**WHAT TO PRODUCE**
Reproduce each line of the material precisely.

**SUPPLIED MATERIAL**
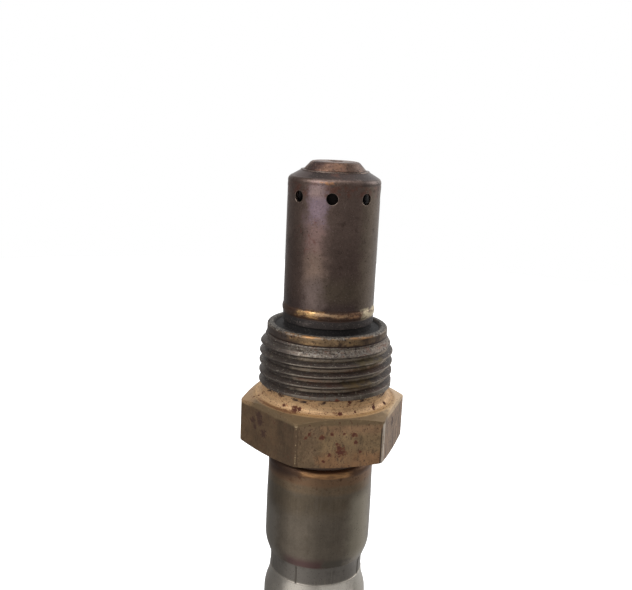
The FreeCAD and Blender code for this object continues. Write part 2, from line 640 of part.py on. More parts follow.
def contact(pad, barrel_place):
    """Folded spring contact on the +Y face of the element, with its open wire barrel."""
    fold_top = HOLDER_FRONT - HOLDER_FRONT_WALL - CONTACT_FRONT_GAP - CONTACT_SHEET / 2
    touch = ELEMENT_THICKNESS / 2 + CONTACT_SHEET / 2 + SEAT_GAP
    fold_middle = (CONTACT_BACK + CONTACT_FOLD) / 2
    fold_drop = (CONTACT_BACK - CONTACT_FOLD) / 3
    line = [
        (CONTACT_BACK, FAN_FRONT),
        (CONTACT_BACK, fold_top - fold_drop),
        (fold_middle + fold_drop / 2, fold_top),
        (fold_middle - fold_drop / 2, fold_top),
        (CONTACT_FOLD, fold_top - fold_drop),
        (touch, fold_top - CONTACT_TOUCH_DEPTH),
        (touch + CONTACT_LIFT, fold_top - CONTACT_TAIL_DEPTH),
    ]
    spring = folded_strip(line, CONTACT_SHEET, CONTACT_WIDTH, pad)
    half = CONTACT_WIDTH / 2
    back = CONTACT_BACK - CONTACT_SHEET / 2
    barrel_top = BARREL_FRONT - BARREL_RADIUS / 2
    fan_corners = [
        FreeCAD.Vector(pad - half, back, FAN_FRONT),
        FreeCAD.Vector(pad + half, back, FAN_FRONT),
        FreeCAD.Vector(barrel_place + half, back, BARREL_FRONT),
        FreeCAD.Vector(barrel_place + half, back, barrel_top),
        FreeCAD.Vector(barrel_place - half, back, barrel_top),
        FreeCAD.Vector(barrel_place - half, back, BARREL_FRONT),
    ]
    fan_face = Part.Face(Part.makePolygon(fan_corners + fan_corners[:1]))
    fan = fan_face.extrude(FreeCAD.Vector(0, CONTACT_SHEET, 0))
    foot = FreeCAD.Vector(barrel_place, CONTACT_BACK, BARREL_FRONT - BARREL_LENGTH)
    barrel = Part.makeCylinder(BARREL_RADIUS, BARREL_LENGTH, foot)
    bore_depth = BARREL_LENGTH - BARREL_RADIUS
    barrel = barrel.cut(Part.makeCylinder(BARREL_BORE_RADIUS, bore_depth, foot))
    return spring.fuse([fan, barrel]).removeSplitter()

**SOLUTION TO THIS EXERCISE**
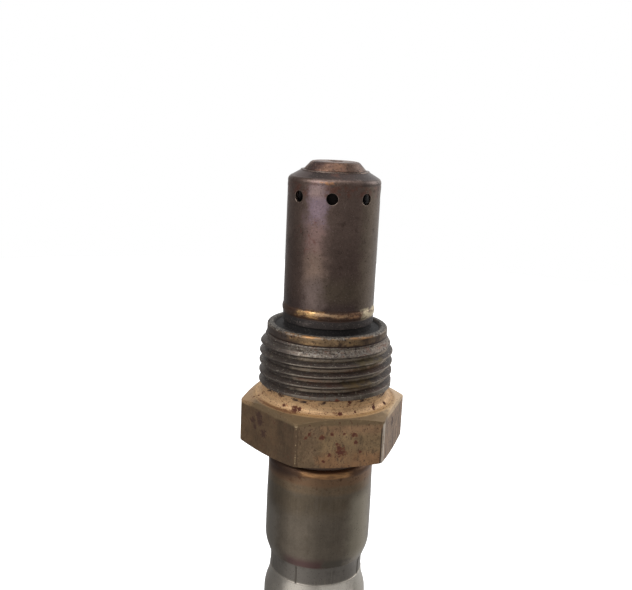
The FreeCAD and Blender code for this object continues. Write part 2, from line 640 of part.py on. More parts follow.
def contact(pad, barrel_place):
    """Folded spring contact on the +Y face of the element, with its open wire barrel."""
    fold_top = HOLDER_FRONT - HOLDER_FRONT_WALL - CONTACT_FRONT_GAP - CONTACT_SHEET / 2
    touch = ELEMENT_THICKNESS / 2 + CONTACT_SHEET / 2 + SEAT_GAP
    fold_middle = (CONTACT_BACK + CONTACT_FOLD) / 2
    fold_drop = (CONTACT_BACK - CONTACT_FOLD) / 3
    line = [
        (CONTACT_BACK, FAN_FRONT),
        (CONTACT_BACK, fold_top - fold_drop),
        (fold_middle + fold_drop / 2, fold_top),
        (fold_middle - fold_drop / 2, fold_top),
        (CONTACT_FOLD, fold_top - fold_drop),
        (touch, fold_top - CONTACT_TOUCH_DEPTH),
        (touch + CONTACT_LIFT, fold_top - CONTACT_TAIL_DEPTH),
    ]
    spring = folded_strip(line, CONTACT_SHEET, CONTACT_WIDTH, pad)
    half = CONTACT_WIDTH / 2
    back = CONTACT_BACK - CONTACT_SHEET / 2
    barrel_top = BARREL_FRONT - BARREL_RADIUS / 2
    fan_corners = [
        FreeCAD.Vector(pad - half, back, FAN_FRONT),
        FreeCAD.Vector(pad + half, back, FAN_FRONT),
        FreeCAD.Vector(barrel_place + half, back, BARREL_FRONT),
        FreeCAD.Vector(barrel_place + half, back, barrel_top),
        FreeCAD.Vector(barrel_place - half, back, barrel_top),
        FreeCAD.Vector(barrel_place - half, back, BARREL_FRONT),
    ]
    fan_face = Part.Face(Part.makePolygon(fan_corners + fan_corners[:1]))
    fan = fan_face.extrude(FreeCAD.Vector(0, CONTACT_SHEET, 0))
    foot = FreeCAD.Vector(barrel_place, CONTACT_BACK, BARREL_FRONT - BARREL_LENGTH)
    barrel = Part.makeCylinder(BARREL_RADIUS, BARREL_LENGTH, foot)
    bore_depth = BARREL_LENGTH - BARREL_RADIUS
    barrel = barrel.cut(Part.makeCylinder(BARREL_BORE_RADIUS, bore_depth, foot))
    return spring.fuse([fan, barrel]).removeSplitter()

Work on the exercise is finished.